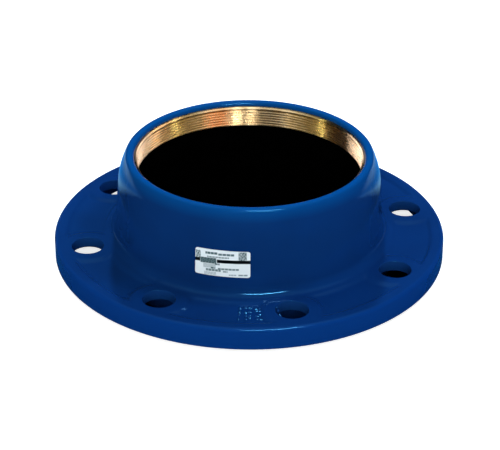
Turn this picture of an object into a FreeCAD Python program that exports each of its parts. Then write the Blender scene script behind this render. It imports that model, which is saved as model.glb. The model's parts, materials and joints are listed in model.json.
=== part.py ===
import FreeCAD, Part
import math
import os
import Sketcher

# A flange adapter that clamps the plain end of a plastic pipe to a standard flange.
# It stands on its raised face with the socket up. The origin is the centre of that face, +Z runs
# up the socket, and the bolt holes straddle X and Y. All sizes are in millimetres.

sizes = {
    # across, counted outwards from the pipe
    "pipe_diameter": 160,
    "ring_clearance": 1.0,
    "ring_top_wall": 4.0,
    "ring_base_wall": 7.8,
    "gasket_clearance": 2.6,
    "gasket_foot_reach": 7.9,
    "fit_gap": 0.3,
    "lip_gap": 2.0,
    "shoulder_wall": 6.5,
    "foot_wall": 8.7,
    "face_land": 9.0,
    "bolt_inset": 14.0,
    "bolt_edge_distance": 22.5,
    # up, counted from the raised face
    "raised_face_height": 3.0,
    "rim_height": 16.0,
    "plate_thickness": 8.0,
    "recess_depth": 2.2,
    "gasket_foot_height": 8.0,
    "gasket_height": 62.5,
    "ring_height": 15.0,
    "ring_cover": 0.3,
    "lip_height": 3.2,
    "shoulder_drop": 6.0,
    # flange details
    "bolt_count": 8,
    "bolt_hole_diameter": 23.0,
    "boss_width": 9.5,
    "rim_band": 9.5,
    "rim_wall": 9.0,
    "rib_thickness": 6.0,
    "rib_setback": 1.0,
    # roundings of the casting
    "rim_top_round": 3.0,
    "foot_round": 7.5,
    "shoulder_round": 60.0,
    "crest_round": 3.0,
    "crest_land": 0.7,
    # grip ring
    "ring_chamfer": 1.0,
    "saw_cut": 3.5,
    # label on the socket wall
    "label_width": 38.6,
    "label_height": 19.5,
    "label_thickness": 0.3,
    "label_bond": 0.05,
    "label_middle": 42.3,
    "label_bearing": -92.6,
}

# Radii and heights that follow from the sizes, as expressions of the sheet.
ring_bore = "(Sizes.pipe_diameter / 2 + Sizes.ring_clearance)"
ring_top = f"({ring_bore} + Sizes.ring_top_wall)"
ring_base = f"({ring_bore} + Sizes.ring_base_wall)"
gasket_bore = "(Sizes.pipe_diameter / 2 + Sizes.gasket_clearance)"
gasket_foot = f"({ring_base} + Sizes.gasket_foot_reach)"
seat_top = f"({ring_top} + Sizes.fit_gap)"
chamber = f"({ring_base} + Sizes.fit_gap)"
foot_recess = f"({gasket_foot} + Sizes.fit_gap)"
lip_bore = f"({ring_bore} + Sizes.lip_gap)"
crest_inner = f"({lip_bore} + Sizes.lip_height)"
crest_outer = f"({crest_inner} + Sizes.crest_land)"
shoulder = f"({chamber} + Sizes.shoulder_wall)"
wall_foot = f"({chamber} + Sizes.foot_wall)"
raised_face = f"({foot_recess} + Sizes.face_land)"
bolt_circle = f"({raised_face} + Sizes.bolt_inset)"
rim = f"({bolt_circle} + Sizes.bolt_edge_distance)"
rim_inside = f"({rim} - Sizes.rim_wall)"
recess_outer = f"({rim} - Sizes.rim_band)"
hole_radius = "(Sizes.bolt_hole_diameter / 2)"
boss_radius = f"({hole_radius} + Sizes.boss_width)"

flange_top = "(Sizes.raised_face_height + Sizes.rim_height)"
plate_base = f"({flange_top} - Sizes.plate_thickness)"
recess_floor = f"({flange_top} - Sizes.recess_depth)"
wall_start = f"({recess_floor} + Sizes.foot_round)"
ring_start = "Sizes.gasket_height"
ring_end = f"({ring_start} + Sizes.ring_height)"
seat_end = f"({ring_end} + Sizes.ring_cover)"
crest = f"({seat_end} + Sizes.lip_height)"
shoulder_level = f"({ring_start} - Sizes.shoulder_drop)"

doc = FreeCAD.newDocument("FlangeAdapter")
sheet = doc.addObject("Spreadsheet::Sheet", "Sizes")
for row, (alias, size) in enumerate(sizes.items(), start=1):
    sheet.set(f"A{row}", alias)
    sheet.set(f"B{row}", str(size))
    sheet.setAlias(f"B{row}", alias)
doc.recompute()


def number(expression):
    found = sheet.evalExpression(expression)
    return float(getattr(found, "Value", found))


def origin_part(body, role):
    return next(part for part in body.Origin.OriginFeatures if part.Role == role)


def new_body(name):
    body = doc.addObject("PartDesign::Body", name)
    body.Label = name
    body.Placement = FreeCAD.Placement()
    return body


def new_sketch(body, name, plane, level=None):
    sketch = body.newObject("Sketcher::SketchObject", name)
    sketch.AttachmentSupport = [(origin_part(body, plane), "")]
    sketch.MapMode = "FlatFace"
    if level:
        sketch.setExpression(".AttachmentOffset.Base.z", level)
    return sketch


def bind(sketch, constraint, expression):
    index = sketch.addConstraint(constraint)
    sketch.setExpression(f"Constraints[{index}]", expression)


def place_point(sketch, edge, end, across, up):
    bind(sketch, Sketcher.Constraint("DistanceX", -1, 1, edge, end, number(across)), across)
    bind(sketch, Sketcher.Constraint("DistanceY", -1, 1, edge, end, number(up)), up)


def facets(across, up, radius, start, end, count):
    # Corners on a circle round (across, up), from one angle to the other in equal steps. Small
    # roundings are drawn this way, because they are turned into many fewer faces than a torus.
    angles = [start + (end - start) * step / count for step in range(count + 1)]
    return [
        (f"{across} + {radius} * cos({angle} deg)", f"{up} + {radius} * sin({angle} deg)")
        for angle in angles
    ]


def draw_profile(sketch, corners):
    points = [FreeCAD.Vector(number(across), number(up), 0) for across, up in corners]
    edges = [
        sketch.addGeometry(Part.LineSegment(points[index - 1], point))
        for index, point in enumerate(points)
    ]
    for index, edge in enumerate(edges):
        following = edges[(index + 1) % len(edges)]
        sketch.addConstraint(Sketcher.Constraint("Coincident", edge, 2, following, 1))
        place_point(sketch, edge, 2, *corners[index])


def draw_circle(sketch, across, up, radius):
    centre = FreeCAD.Vector(number(across), number(up), 0)
    edge = sketch.addGeometry(Part.Circle(centre, FreeCAD.Vector(0, 0, 1), number(radius)))
    bind(sketch, Sketcher.Constraint("Radius", edge, number(radius)), radius)
    place_point(sketch, edge, 3, across, up)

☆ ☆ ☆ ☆

### Task to carry out
Look through the listing and extract every line with "this" in it.

### Written solution
Turn this picture of an object into a FreeCAD Python program that exports each of its parts. Then write the Blender scene script behind this render. It imports that model, which is saved as model.glb. The model's parts, materials and joints are listed in model.json.
    # roundings are drawn this way, because they are turned into many fewer faces than a torus.